There are a lot of problems with DAWs. Many are unstable, most are difficult to learn and counter intuitive and they are digital so you can kiss that naturally warm sound of tubes and tape goodbye. The problem I speak of is there is no standardization. They are all laid out differently and contain different nomenclature. I suspect this is to purposely make the learning curve hard so that users will stick with the DAW they know even if it has some serious short comings. You stick with what you know especially if you are a pro.
Creative people like artists and musicians are right brained whereas geeks are left brained and unfortunately it's geeks who design most software. Adobe PhotoShop's design was probably a combination of left and right brained people because it works well and is fairly intuitive.

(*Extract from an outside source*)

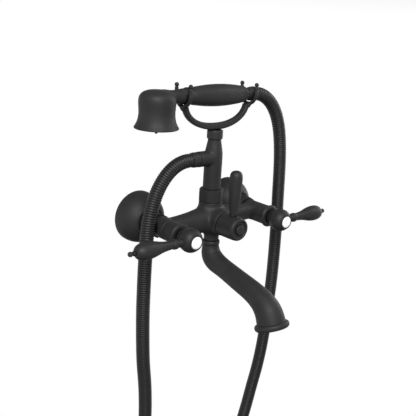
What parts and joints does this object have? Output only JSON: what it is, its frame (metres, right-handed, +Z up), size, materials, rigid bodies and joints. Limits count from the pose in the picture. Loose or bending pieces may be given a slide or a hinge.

DAWs force creative compromises. Let's say that you want to make meter changes in a song. For any geeks reading the meter changes mean going from one time signature to another like in the Beatles song We Can Work it Out where it goes from 4/4 to 6/8 and back 4/4. Slowing tempo and speeding it up again is not even possible with some DAWS. This is why at this point the best use of a DAW is for mastering but KISS Keep It Simple Stupid and mix with your ear but if you are a geek that's impossible.
I've heard music created by geeks and it's sterile and hardly clever. Today's music, well most of today's music is sterile and that is why the shit the Taylor Swift and Justin Bieber is popular but you many Justin Bieber or Taylor Swift songs can you sing or even want to sing?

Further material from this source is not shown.